Table of Contents

Report Example
Overview
The Call Quality Analysis report shows the technical MOS (Mean Opinion Score) for all calls made during the selected period.
Think of MOS as a simple score for how clean or glitch-free the audio was. Higher score = better call quality.
Every call uses several voice connections. For example, a standard answered routed call includes four:
- Caller → Cirrus Halo
- Cirrus Halo → Caller
- Cirrus Halo → Agent
- Agent → Cirrus Halo
The report takes all those connections and gives you an average MOS. It’s a quick way to spot if audio quality is slipping before customers complain.
Report Structure
Header Information
At the top of the report, you’ll see:
- Report Name
The name you chose when creating the report. - Report Type & Period
Shows the original report type and the date range used.
Per Time Segment
The report breaks call quality down into clear time segments so you can see when issues happen.
- Time: The start time of the segment.
- Count: How many voice connections were measured in that segment.

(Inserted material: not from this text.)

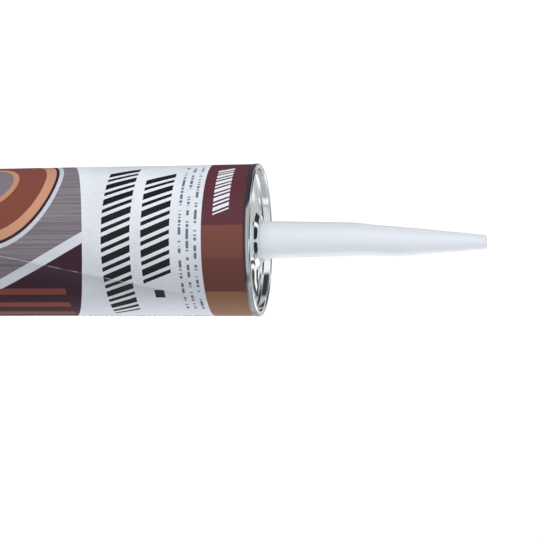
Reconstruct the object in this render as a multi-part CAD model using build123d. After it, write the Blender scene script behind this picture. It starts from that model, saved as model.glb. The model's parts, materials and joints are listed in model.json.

- Avg: The average MOS value for all connections in that segment.
MOS Breakdown
For each MOS score appearing within the time segment, you’ll see:
- Number of voice connections
- Percentage of those connections relative to the segment
This lets you see whether a low score is just a one-off spike or part of a bigger pattern.
Total
Shows the total number of voice connections and aggregated MOS information across the full report period.
Footer
Displays the exact date and time the report was generated.
Access Requirements
This report is available to Supervisors with System Access permissions.
You can also view MOS values live via: Supervisor → Tracking → Phone → All.
Use Case Example: Contact Centre Supervisor
It’s mid-afternoon, and Agents are reporting “choppy audio” on calls — nothing major yet, but enough to slow them down.
Instead of guessing, you open the Call Quality Analysis report.
Here’s what you see:
- The morning MOS scores were solid and consistent.
- Around 14:00, the Avg MOS drops across several time segments.
- The Count of connections is normal, so the issue isn’t volume-related.
- A higher percentage of connections sit in the lower MOS range — a clear sign of degraded audio quality.
What this tells you:
- It's not an Agent issue.
- It’s not a routing problem.
- It’s most likely network-related — either internal or external.
What you do next:
- Notify IT of the exact time the MOS dip began.
- Shift longer or high-value calls to a quieter Router if possible.
- Keep the report open to confirm when the MOS stabilises.
By checking MOS early, you prevent a small audio blip from turning into a queue of frustrated customers.